Problem description: Read the records below. Copy each line where the string "parts" occurs.

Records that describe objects
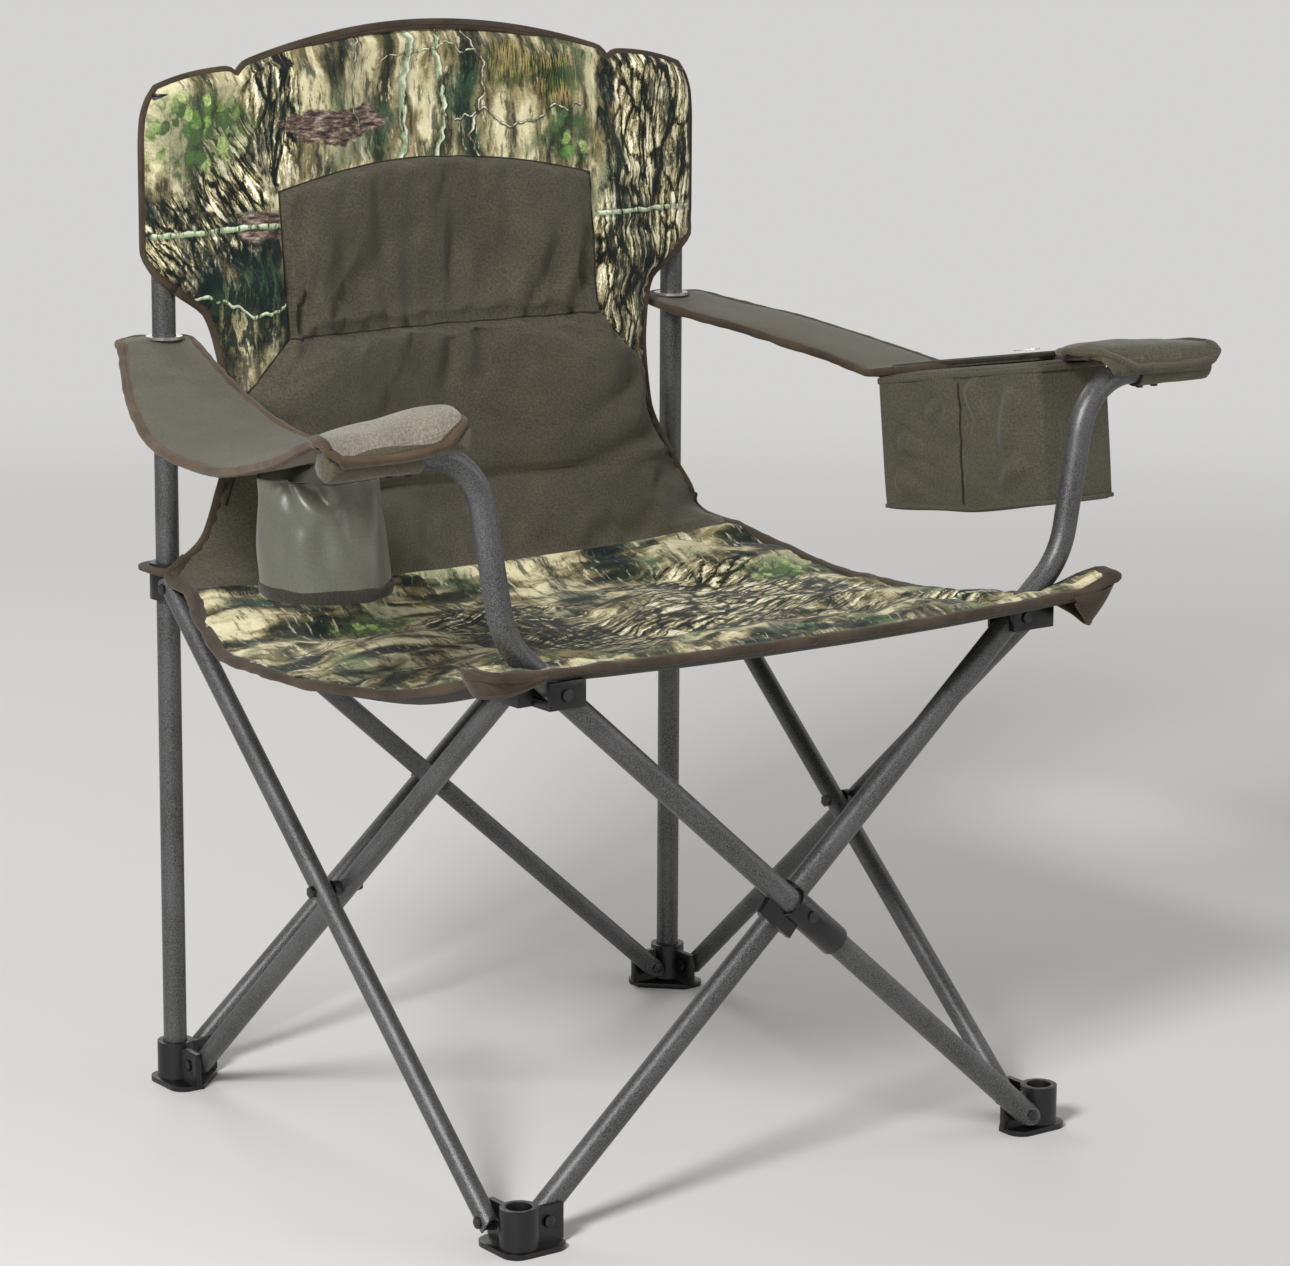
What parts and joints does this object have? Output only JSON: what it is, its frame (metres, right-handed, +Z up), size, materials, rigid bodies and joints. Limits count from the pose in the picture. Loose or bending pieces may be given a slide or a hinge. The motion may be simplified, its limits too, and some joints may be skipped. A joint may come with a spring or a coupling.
{
  "type": "folding camp armchair",
  "caption": "Folding camp armchair: a four-sided scissor frame of tubes, padded back, sling seat, fabric armrests, cup holder and soft cooler.",
  "frame": {"origin": "on the floor, under the middle of the open chair's outer box", "axes": "+X to the right in a front view, +Y to the back, +Z up"},
  "size_m": [0.9808, 0.6592, 0.996],
  "materials": {
    "tube_paint": "hammered grey powder coat",
    "moulded_black": "satin moulded",
    "rivet_steel": "plated",
    "eyelet_metal": "pressed",
    "woodland_fabric": "printed woven polyester",
    "brown_fabric": "woven polyester",
    "olive_fabric": "woven polyester",
    "olive_satin": "coated nylon"
  },
  "bodies": {
    "left_post": {"foot_rear_left": "moulded_black", "foot_rivets_rear_left": "rivet_steel", "rear_post_left": "tube_paint", "post_cap_left": "moulded_black", "post_pocket_left": "woodland_fabric", "back_shell_left": "woodland_fabric", "back_pad_left": "brown_fabric"},
    "right_post": {"foot_rear_right": "moulded_black", "foot_rivets_rear_right": "rivet_steel", "rear_post_right": "tube_paint", "post_cap_right": "moulded_black", "post_pocket_right": "woodland_fabric", "back_shell_right": "woodland_fabric", "back_pad_right": "brown_fabric"},
    "rear_outer_tube": {"rear_brace_outer": "tube_paint", "rear_crossing_bolt": "rivet_steel"},
    "rear_inner_tube": {"rear_brace_inner": "tube_paint"},
    "left_collar": {"collar_left": "moulded_black", "collar_rivets_left": "rivet_steel", "rear_tab_left": "brown_fabric", "tab_grommet_left": "eyelet_metal"},
    "right_collar": {"collar_right": "moulded_black", "collar_rivets_right": "rivet_steel", "rear_tab_right": "brown_fabric", "tab_grommet_right": "eyelet_metal"},
    "left_inner_tube": {"left_brace_inner": "tube_paint"},
    "left_outer_tube": {"left_brace_outer": "tube_paint", "left_crossing_bolt": "rivet_steel"},
    "right_inner_tube": {"right_brace_inner": "tube_paint"},
    "right_outer_tube": {"right_brace_outer": "tube_paint", "right_crossing_bolt": "rivet_steel"},
    "left_hub": {"hub_left": "moulded_black", "hub_rivets_left": "rivet_steel", "corner_pocket_left": "brown_fabric"},
    "right_hub": {"hub_right": "moulded_black", "hub_rivets_right": "rivet_steel", "corner_pocket_right": "brown_fabric"},
    "left_front_foot": {"foot_front_left": "moulded_black", "foot_rivets_front_left": "rivet_steel"},
    "right_front_foot": {"foot_front_right": "moulded_black", "foot_rivets_front_right": "rivet_steel"},
    "left_arm_tube": {"front_tube_left_arm": "tube_paint", "front_clamp_left_arm": "moulded_black", "arm_sleeve_left": "olive_fabric", "sleeve_screws_left": "rivet_steel"},
    "right_arm_tube": {"front_tube_right_arm": "tube_paint", "front_clamp_right_arm": "moulded_black", "front_clamp_rivet": "rivet_steel", "arm_sleeve_right": "olive_fabric", "sleeve_screws_right": "rivet_steel"},
    "left_seat": {"seat_left": "woodland_fabric"},
    "right_seat": {"seat_right": "woodland_fabric"},
    "left_armrest": {"armrest_left": "olive_fabric", "cup_holder": "olive_satin"},
    "right_armrest": {"armrest_right": "olive_fabric", "cooler_body": "olive_fabric"},
    "cooler_lid": {"cooler_lid": "olive_fabric"},
    "left_eyelet": {"armrest_eyelet_left": "eyelet_metal"},
    "right_eyelet": {"armrest_eyelet_right": "eyelet_metal"}
  },
  "joints": [
    {"name": "fold", "type": "hinge", "parent": "left_post", "child": "rear_outer_tube", "pos_m": [-0.262, 0.301, 0.022], "axis": [0, -1, 0], "range_deg": [0, 45], "deforming": ["back_shell_left", "back_shell_right", "back_pad_left", "back_pad_right", "post_pocket_left", "post_pocket_right", "seat_left", "seat_right", "rear_tab_left", "rear_tab_right", "corner_pocket_left", "corner_pocket_right", "armrest_left", "armrest_right", "cup_holder", "cooler_body"]},
    {"name": "rear_crossing", "type": "hinge", "parent": "rear_outer_tube", "child": "rear_inner_tube", "pos_m": [0, 0.288, 0.2535], "axis": [0, 1, 0], "range_deg": [0, 90]},
    {"name": "rear_right_foot", "type": "hinge", "parent": "rear_inner_tube", "child": "right_post", "pos_m": [0.262, 0.275, 0.022], "axis": [0, -1, 0], "range_deg": [0, 45]},
    {"name": "right_collar_pivot", "type": "hinge", "parent": "rear_outer_tube", "child": "right_collar", "pos_m": [0.262, 0.301, 0.485], "axis": [0, 1, 0], "range_deg": [0, 45]},
    {"name": "left_collar_pivot", "type": "hinge", "parent": "rear_inner_tube", "child": "left_collar", "pos_m": [-0.262, 0.275, 0.485], "axis": [0, -1, 0], "range_deg": [0, 45]},
    {"name": "left_side_fold", "type": "hinge", "parent": "left_post", "child": "left_inner_tube", "pos_m": [-0.278, 0.259, 0.022], "axis": [-1, 0, 0], "range_deg": [0, 45]},
    {"name": "left_hub_pivot", "type": "hinge", "parent": "left_inner_tube", "child": "left_hub", "pos_m": [-0.278, -0.265, 0.485], "axis": [1, 0, 0], "range_deg": [0, 45]},
    {"name": "left_crossing", "type": "hinge", "parent": "left_inner_tube", "child": "left_outer_tube", "pos_m": [-0.291, -0.003, 0.2535], "axis": [1, 0, 0], "range_deg": [0, 90]},
    {"name": "front_left_foot", "type": "hinge", "parent": "left_outer_tube", "child": "left_front_foot", "pos_m": [-0.304, -0.265, 0.022], "axis": [-1, 0, 0], "range_deg": [0, 45]},
    {"name": "front_fold", "type": "hinge", "parent": "left_front_foot", "child": "right_arm_tube", "pos_m": [-0.262, -0.2795, 0.022], "axis": [0, -1, 0], "range_deg": [0, 45]},
    {"name": "right_hub_pivot", "type": "hinge", "parent": "right_arm_tube", "child": "right_hub", "pos_m": [0.262, -0.2795, 0.485], "axis": [0, 1, 0], "range_deg": [0, 45]},
    {"name": "front_crossing", "type": "hinge", "parent": "right_arm_tube", "child": "left_arm_tube", "pos_m": [0, -0.294, 0.2535], "axis": [0, 1, 0], "range_deg": [0, 90]},
    {"name": "front_right_foot", "type": "hinge", "parent": "left_arm_tube", "child": "right_front_foot", "pos_m": [0.262, -0.3085, 0.022], "axis": [0, -1, 0], "range_deg": [0, 45]},
    {"name": "right_side_fold", "type": "hinge", "parent": "right_front_foot", "child": "right_inner_tube", "pos_m": [0.278, -0.265, 0.022], "axis": [1, 0, 0], "range_deg": [0, 45]},
    {"name": "right_crossing", "type": "hinge", "parent": "right_inner_tube", "child": "right_outer_tube", "pos_m": [0.291, -0.003, 0.2535], "axis": [-1, 0, 0], "range_deg": [0, 90]},
    {"name": "left_seat_fold", "type": "hinge", "parent": "left_collar", "child": "left_seat", "pos_m": [-0.291, 0.288, 0.5], "axis": [0, 1, 0], "range_deg": [0, 80]},
    {"name": "right_seat_fold", "type": "hinge", "parent": "right_collar", "child": "right_seat", "pos_m": [0.291, 0.288, 0.5], "axis": [0, -1, 0], "range_deg": [0, 80]},
    {"name": "left_armrest_swing", "type": "hinge", "parent": "left_arm_tube", "child": "left_armrest", "pos_m": [-0.44, -0.3085, 0.696], "axis": [-1, 0, 0], "range_deg": [0, 61]},
    {"name": "right_armrest_swing", "type": "hinge", "parent": "right_arm_tube", "child": "right_armrest", "pos_m": [0.44, -0.2795, 0.696], "axis": [-1, 0, 0], "range_deg": [0, 66]},
    {"name": "left_eyelet_slide", "type": "slide", "parent": "left_post", "child": "left_eyelet", "axis": [0, 0, 1], "range_m": [0, 0.034]},
    {"name": "right_eyelet_slide", "type": "slide", "parent": "right_post", "child": "right_eyelet", "axis": [0, 0, 1], "range_m": [0, 0.034]},
    {"name": "cooler_lid_hinge", "type": "hinge", "parent": "right_armrest", "child": "cooler_lid", "pos_m": [0.388, 0.0135, 0.66709], "axis": [-1, 0, 0], "range_deg": [0, 100]}
  ],
  "couplings": [
    {"joint": "rear_crossing", "follows": "fold", "ratio": 2},
    {"joint": "rear_right_foot", "follows": "fold", "ratio": 1},
    {"joint": "right_collar_pivot", "follows": "fold", "ratio": 1},
    {"joint": "left_collar_pivot", "follows": "fold", "ratio": 1},
    {"joint": "left_side_fold", "follows": "fold", "ratio": 1},
    {"joint": "left_hub_pivot", "follows": "fold", "ratio": 1},
    {"joint": "left_crossing", "follows": "fold", "ratio": 2},
    {"joint": "front_left_foot", "follows": "fold", "ratio": 1},
    {"joint": "front_fold", "follows": "fold", "ratio": 1},
    {"joint": "right_hub_pivot", "follows": "fold", "ratio": 1},
    {"joint": "front_crossing", "follows": "fold", "ratio": 2},
    {"joint": "front_right_foot", "follows": "fold", "ratio": 1},
    {"joint": "right_side_fold", "follows": "fold", "ratio": 1},
    {"joint": "right_crossing", "follows": "fold", "ratio": 2},
    {"joint": "left_seat_fold", "follows": "fold", "ratio": 1.7778},
    {"joint": "right_seat_fold", "follows": "fold", "ratio": 1.7778},
    {"joint": "left_armrest_swing", "follows": "fold", "ratio": 1.3556},
    {"joint": "right_armrest_swing", "follows": "fold", "ratio": 1.4667},
    {"joint": "left_eyelet_slide", "follows": "fold", "m_per_rad": 0.04329},
    {"joint": "right_eyelet_slide", "follows": "fold", "m_per_rad": 0.04329}
  ]
}
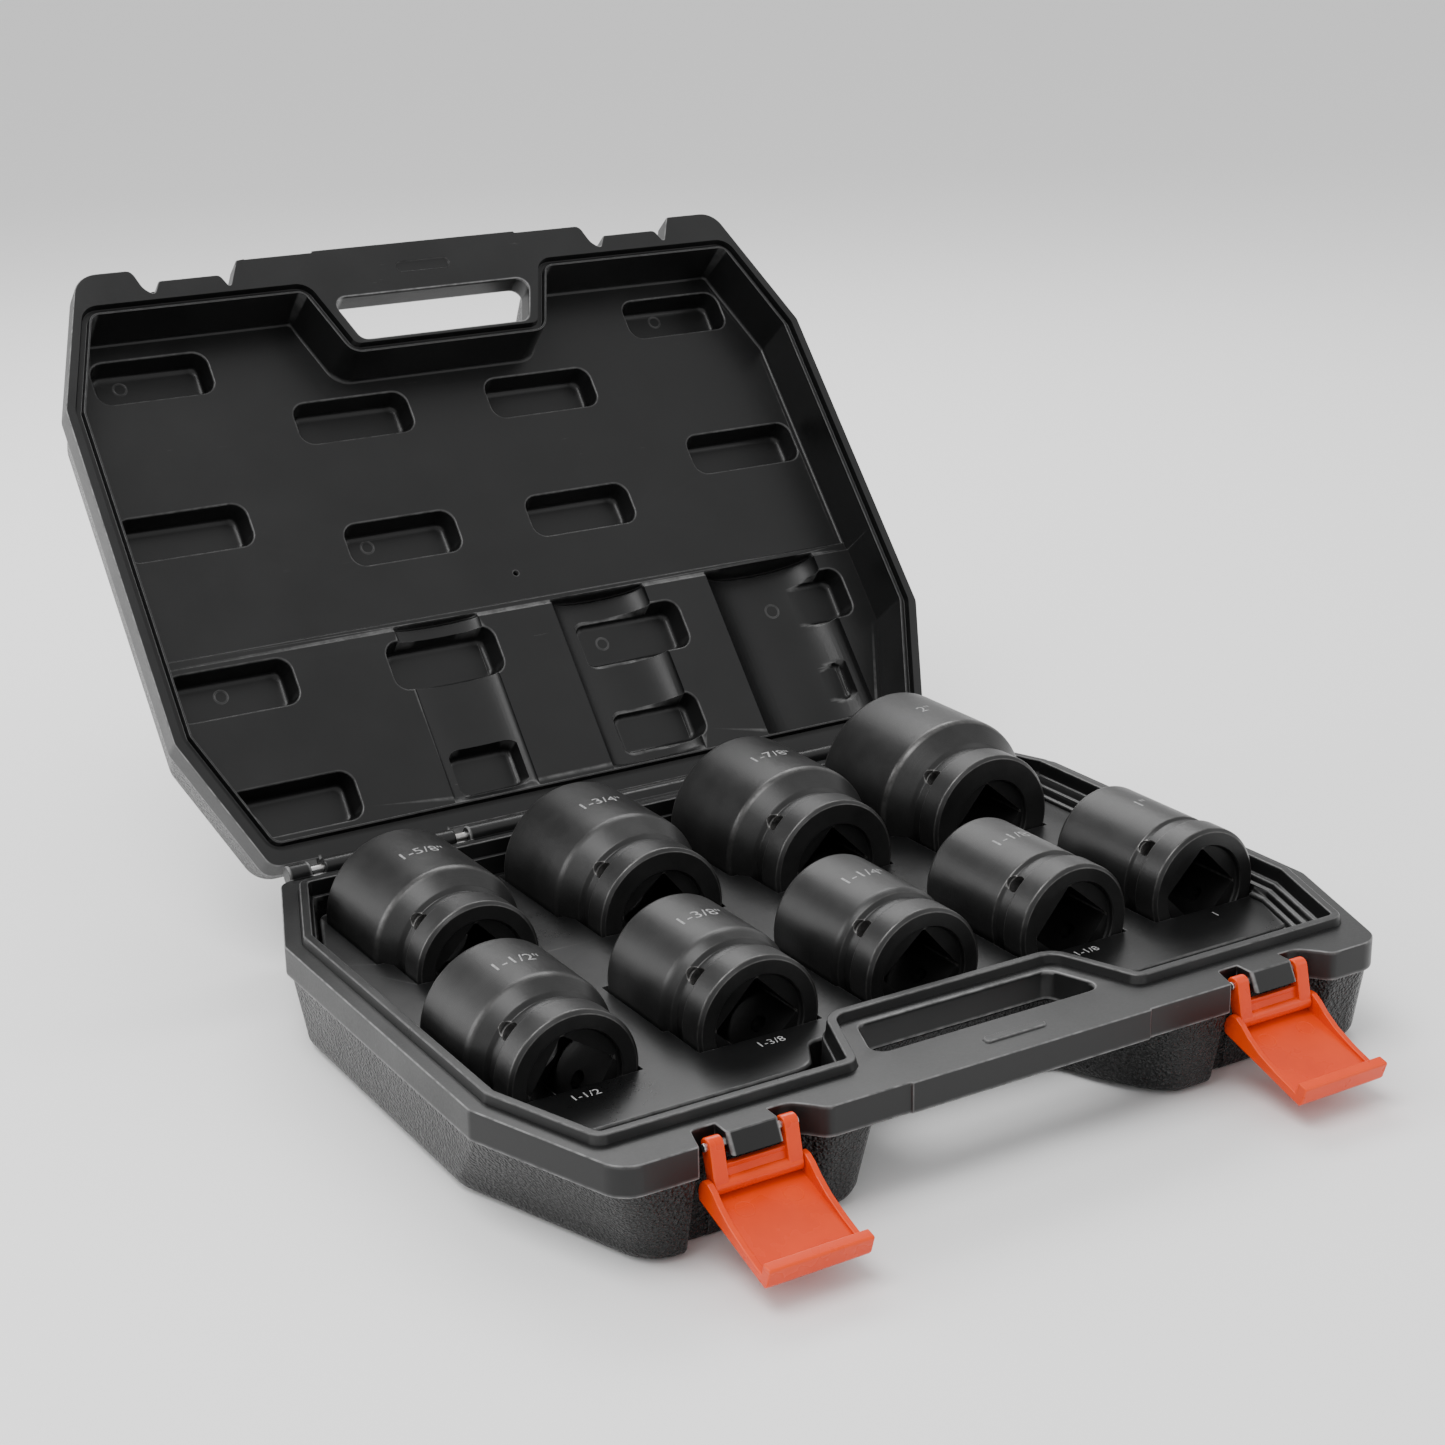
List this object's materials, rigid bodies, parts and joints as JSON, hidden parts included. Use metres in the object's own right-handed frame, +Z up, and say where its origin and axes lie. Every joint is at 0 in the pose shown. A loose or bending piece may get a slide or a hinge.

The result:
What parts and joints does this object have? Output only JSON: what it is, its frame (metres, right-handed, +Z up), size, materials, rigid bodies and joints. Limits count from the pose in the picture. Loose or bending pieces may be given a slide or a hinge. The motion may be simplified, its limits too, and some joints may be skipped. A joint may come with a spring or a coupling.
List this object's materials, rigid bodies, parts and joints as JSON, hidden parts included. Use metres in the object's own right-handed frame, +Z up, and say where its origin and axes lie. Every joint is at 0 in the pose shown. A loose or bending piece may get a slide or a hinge.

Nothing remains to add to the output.